__Written instruction__
Your task is to restate the data word for word.

__Stored data__
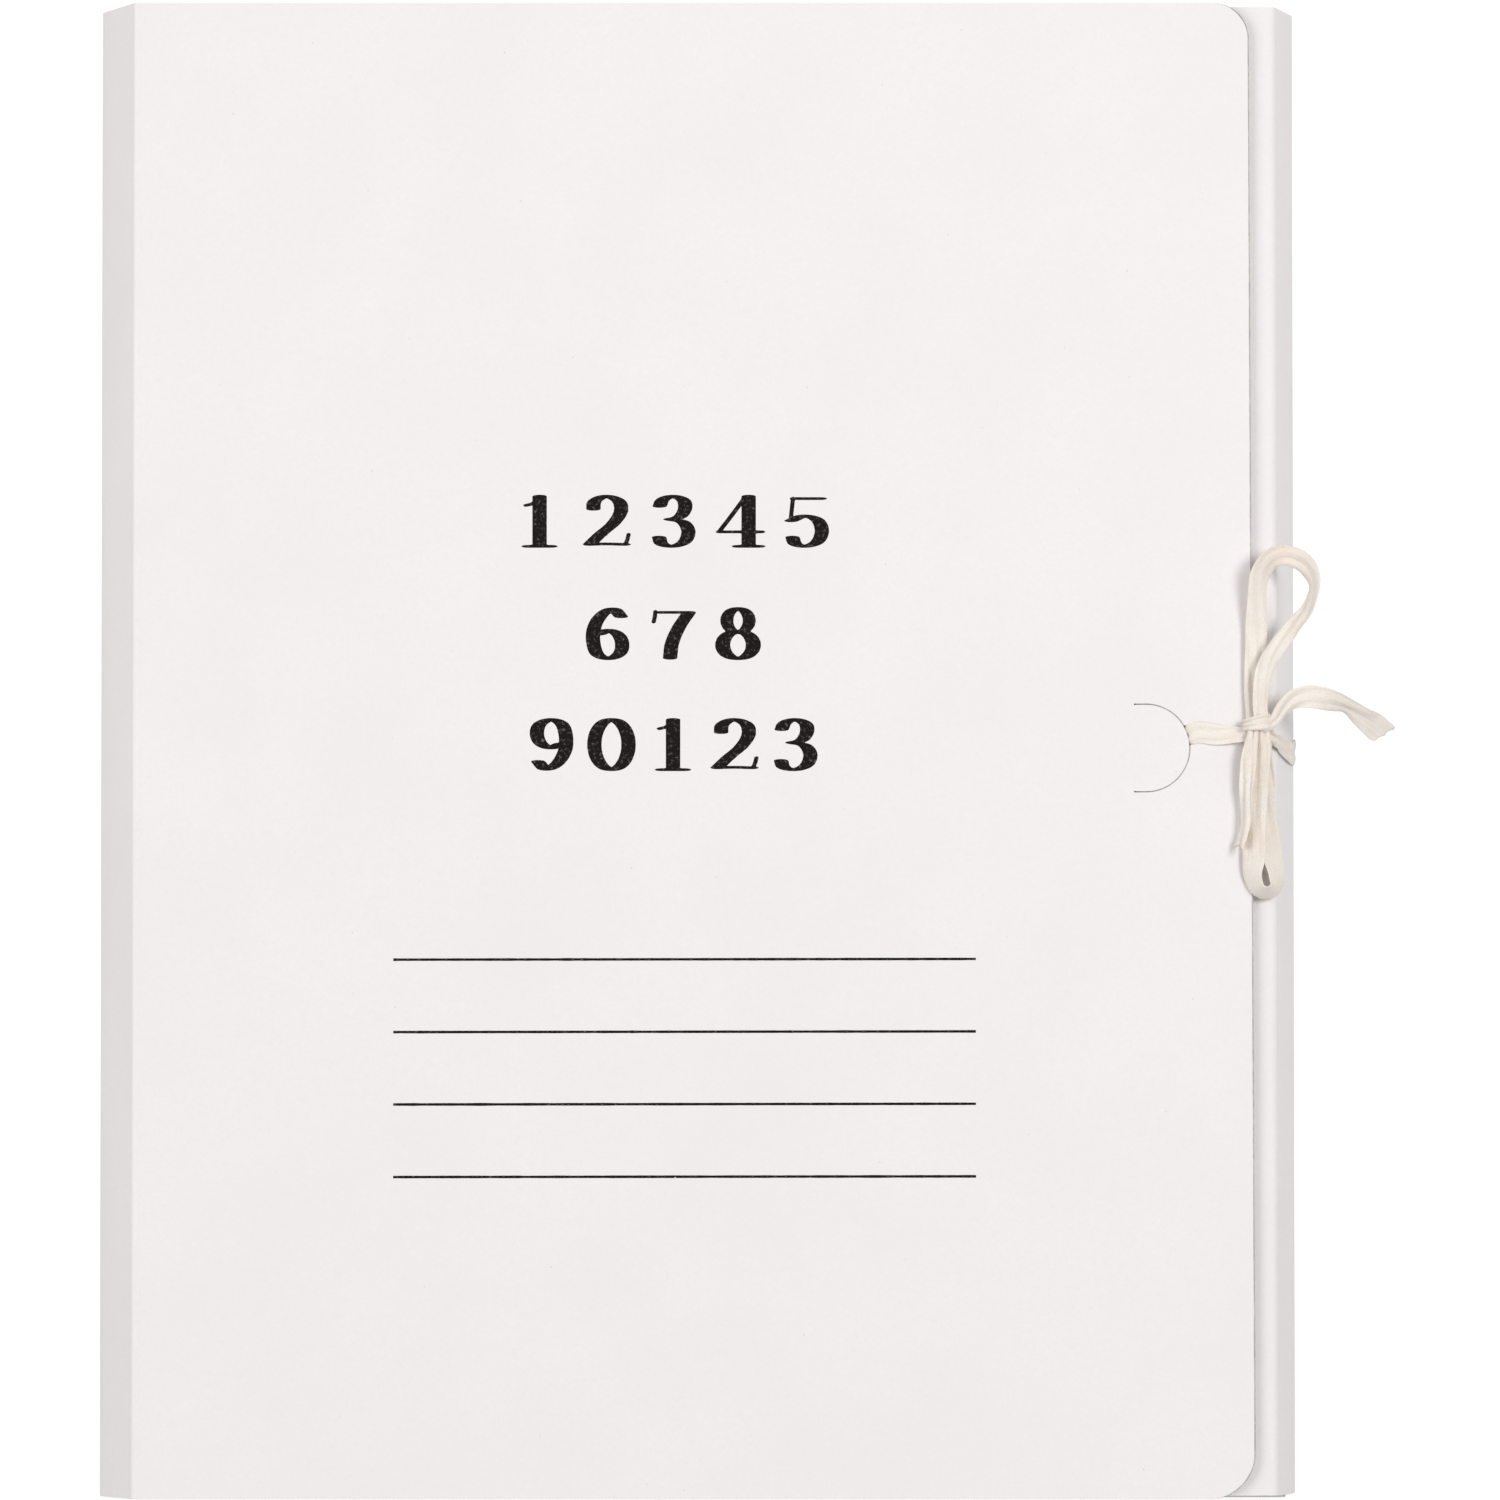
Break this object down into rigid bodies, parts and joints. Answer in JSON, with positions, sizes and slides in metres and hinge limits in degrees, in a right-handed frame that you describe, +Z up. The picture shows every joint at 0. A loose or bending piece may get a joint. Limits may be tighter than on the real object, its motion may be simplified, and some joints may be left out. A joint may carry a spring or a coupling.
{
  "type": "tie file folder",
  "caption": "White board file folder: a hinged front cover over a box with three folding flaps, tied shut at the fore-edge by cotton tapes in a bow.",
  "frame": {"origin": "middle of the closed folder's footprint, on the surface that it lies on", "axes": "+X to the fore-edge where the bow is, +Y to the head of the folder, +Z up through the front cover"},
  "size_m": [0.2688, 0.3104, 0.03],
  "materials": {
    "white_board": "matt",
    "patch_paper": "matt",
    "cotton_tape": "matt"
  },
  "bodies": {
    "back": {"back_cover": "white_board", "back_anchor_patch": "patch_paper", "back_tie_anchor": "cotton_tape", "back_tie_under_run": "cotton_tape"},
    "spine": {"spine_panel": "white_board"},
    "cover": {"front_cover": "white_board", "front_anchor_patch": "patch_paper", "front_tie_anchor": "cotton_tape", "front_tie_run": "cotton_tape", "back_tie_lead": "cotton_tape", "bow_knot": "cotton_tape", "bow_upper_loop": "cotton_tape", "bow_lower_loop": "cotton_tape", "bow_right_tail": "cotton_tape", "bow_lower_tail": "cotton_tape"},
    "fore_wall": {"fore_edge_wall": "white_board", "back_tie_wrap": "cotton_tape"},
    "fore_flap": {"fore_edge_flap": "white_board"},
    "head_wall": {"head_wall": "white_board"},
    "head_flap": {"head_flap": "white_board"},
    "tail_wall": {"tail_wall": "white_board"},
    "tail_flap": {"tail_flap": "white_board"},
    "front_tab": {"front_slot_tab": "white_board"},
    "back_tab": {"back_slot_tab": "white_board"}
  },
  "joints": [
    {"name": "spine_hinge", "type": "hinge", "parent": "back", "child": "spine", "pos_m": [-0.1244, 0, 0.00025], "axis": [0, -1, 0], "range_deg": [0, 111.5]},
    {"name": "cover_hinge", "type": "hinge", "parent": "spine", "child": "cover", "pos_m": [-0.1166, 0, 0.02], "axis": [0, -1, 0], "range_deg": [0, 68.6]},
    {"name": "fore_wall_hinge", "type": "hinge", "parent": "back", "child": "fore_wall", "pos_m": [0.1244, 0, 0.00025], "axis": [0, 1, 0], "range_deg": [0, 105.1]},
    {"name": "fore_flap_hinge", "type": "hinge", "parent": "fore_wall", "child": "fore_flap", "pos_m": [0.1196, 0, 0.0182], "axis": [0, 1, 0], "range_deg": [0, 75.2]},
    {"name": "head_wall_hinge", "type": "hinge", "parent": "back", "child": "head_wall", "pos_m": [0, 0.155, 0.00025], "axis": [-1, 0, 0], "range_deg": [0, 100]},
    {"name": "head_flap_hinge", "type": "hinge", "parent": "head_wall", "child": "head_flap", "pos_m": [0, 0.152, 0.0174], "axis": [-1, 0, 0], "range_deg": [0, 80.2]},
    {"name": "tail_wall_hinge", "type": "hinge", "parent": "back", "child": "tail_wall", "pos_m": [0, -0.155, 0.00025], "axis": [1, 0, 0], "range_deg": [0, 100]},
    {"name": "tail_flap_hinge", "type": "hinge", "parent": "tail_wall", "child": "tail_flap", "pos_m": [0, -0.152, 0.0174], "axis": [1, 0, 0], "range_deg": [0, 80.2]},
    {"name": "front_tab_bend", "type": "hinge", "parent": "cover", "child": "front_tab", "pos_m": [0.0906, 0, 0.02], "axis": [0, -1, 0], "range_deg": [0, 35], "stiffness_Nm_per_rad": 0.001},
    {"name": "back_tab_bend", "type": "hinge", "parent": "back", "child": "back_tab", "pos_m": [0.091, 0, 0.00025], "axis": [0, 1, 0], "range_deg": [0, 35], "stiffness_Nm_per_rad": 0.001}
  ],
  "couplings": [
    {"joint": "cover_hinge", "follows": "spine_hinge", "ratio": 0.61361},
    {"joint": "fore_wall_hinge", "follows": "spine_hinge", "ratio": 0.941},
    {"joint": "fore_flap_hinge", "follows": "spine_hinge", "ratio": 0.67261},
    {"joint": "head_wall_hinge", "follows": "spine_hinge", "ratio": 0.89573},
    {"joint": "head_flap_hinge", "follows": "spine_hinge", "ratio": 0.71788},
    {"joint": "tail_wall_hinge", "follows": "spine_hinge", "ratio": 0.89573},
    {"joint": "tail_flap_hinge", "follows": "spine_hinge", "ratio": 0.71788}
  ]
}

__Solution to this problem__
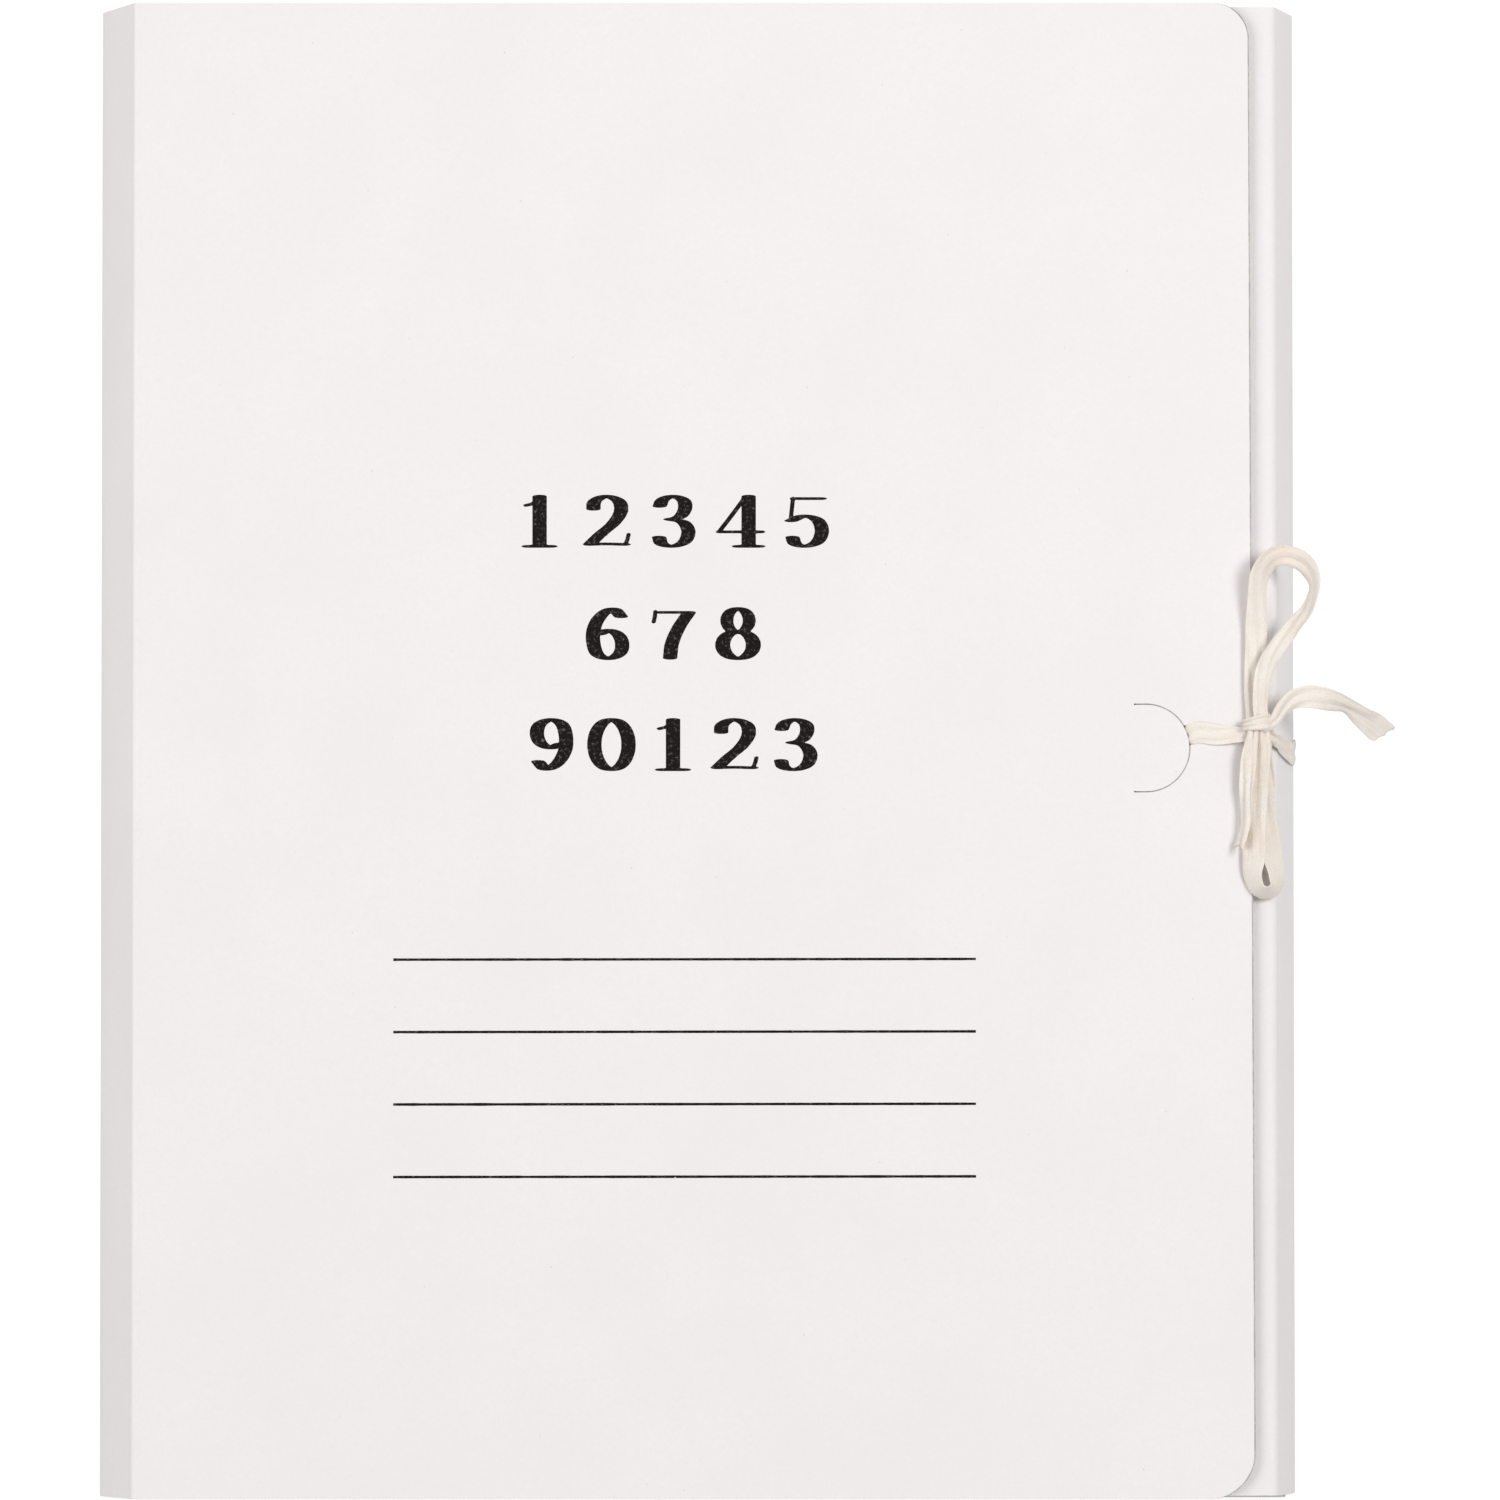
Break this object down into rigid bodies, parts and joints. Answer in JSON, with positions, sizes and slides in metres and hinge limits in degrees, in a right-handed frame that you describe, +Z up. The picture shows every joint at 0. A loose or bending piece may get a joint. Limits may be tighter than on the real object, its motion may be simplified, and some joints may be left out. A joint may carry a spring or a coupling.
{
  "type": "tie file folder",
  "caption": "White board file folder: a hinged front cover over a box with three folding flaps, tied shut at the fore-edge by cotton tapes in a bow.",
  "frame": {"origin": "middle of the closed folder's footprint, on the surface that it lies on", "axes": "+X to the fore-edge where the bow is, +Y to the head of the folder, +Z up through the front cover"},
  "size_m": [0.2688, 0.3104, 0.03],
  "materials": {
    "white_board": "matt",
    "patch_paper": "matt",
    "cotton_tape": "matt"
  },
  "bodies": {
    "back": {"back_cover": "white_board", "back_anchor_patch": "patch_paper", "back_tie_anchor": "cotton_tape", "back_tie_under_run": "cotton_tape"},
    "spine": {"spine_panel": "white_board"},
    "cover": {"front_cover": "white_board", "front_anchor_patch": "patch_paper", "front_tie_anchor": "cotton_tape", "front_tie_run": "cotton_tape", "back_tie_lead": "cotton_tape", "bow_knot": "cotton_tape", "bow_upper_loop": "cotton_tape", "bow_lower_loop": "cotton_tape", "bow_right_tail": "cotton_tape", "bow_lower_tail": "cotton_tape"},
    "fore_wall": {"fore_edge_wall": "white_board", "back_tie_wrap": "cotton_tape"},
    "fore_flap": {"fore_edge_flap": "white_board"},
    "head_wall": {"head_wall": "white_board"},
    "head_flap": {"head_flap": "white_board"},
    "tail_wall": {"tail_wall": "white_board"},
    "tail_flap": {"tail_flap": "white_board"},
    "front_tab": {"front_slot_tab": "white_board"},
    "back_tab": {"back_slot_tab": "white_board"}
  },
  "joints": [
    {"name": "spine_hinge", "type": "hinge", "parent": "back", "child": "spine", "pos_m": [-0.1244, 0, 0.00025], "axis": [0, -1, 0], "range_deg": [0, 111.5]},
    {"name": "cover_hinge", "type": "hinge", "parent": "spine", "child": "cover", "pos_m": [-0.1166, 0, 0.02], "axis": [0, -1, 0], "range_deg": [0, 68.6]},
    {"name": "fore_wall_hinge", "type": "hinge", "parent": "back", "child": "fore_wall", "pos_m": [0.1244, 0, 0.00025], "axis": [0, 1, 0], "range_deg": [0, 105.1]},
    {"name": "fore_flap_hinge", "type": "hinge", "parent": "fore_wall", "child": "fore_flap", "pos_m": [0.1196, 0, 0.0182], "axis": [0, 1, 0], "range_deg": [0, 75.2]},
    {"name": "head_wall_hinge", "type": "hinge", "parent": "back", "child": "head_wall", "pos_m": [0, 0.155, 0.00025], "axis": [-1, 0, 0], "range_deg": [0, 100]},
    {"name": "head_flap_hinge", "type": "hinge", "parent": "head_wall", "child": "head_flap", "pos_m": [0, 0.152, 0.0174], "axis": [-1, 0, 0], "range_deg": [0, 80.2]},
    {"name": "tail_wall_hinge", "type": "hinge", "parent": "back", "child": "tail_wall", "pos_m": [0, -0.155, 0.00025], "axis": [1, 0, 0], "range_deg": [0, 100]},
    {"name": "tail_flap_hinge", "type": "hinge", "parent": "tail_wall", "child": "tail_flap", "pos_m": [0, -0.152, 0.0174], "axis": [1, 0, 0], "range_deg": [0, 80.2]},
    {"name": "front_tab_bend", "type": "hinge", "parent": "cover", "child": "front_tab", "pos_m": [0.0906, 0, 0.02], "axis": [0, -1, 0], "range_deg": [0, 35], "stiffness_Nm_per_rad": 0.001},
    {"name": "back_tab_bend", "type": "hinge", "parent": "back", "child": "back_tab", "pos_m": [0.091, 0, 0.00025], "axis": [0, 1, 0], "range_deg": [0, 35], "stiffness_Nm_per_rad": 0.001}
  ],
  "couplings": [
    {"joint": "cover_hinge", "follows": "spine_hinge", "ratio": 0.61361},
    {"joint": "fore_wall_hinge", "follows": "spine_hinge", "ratio": 0.941},
    {"joint": "fore_flap_hinge", "follows": "spine_hinge", "ratio": 0.67261},
    {"joint": "head_wall_hinge", "follows": "spine_hinge", "ratio": 0.89573},
    {"joint": "head_flap_hinge", "follows": "spine_hinge", "ratio": 0.71788},
    {"joint": "tail_wall_hinge", "follows": "spine_hinge", "ratio": 0.89573},
    {"joint": "tail_flap_hinge", "follows": "spine_hinge", "ratio": 0.71788}
  ]
}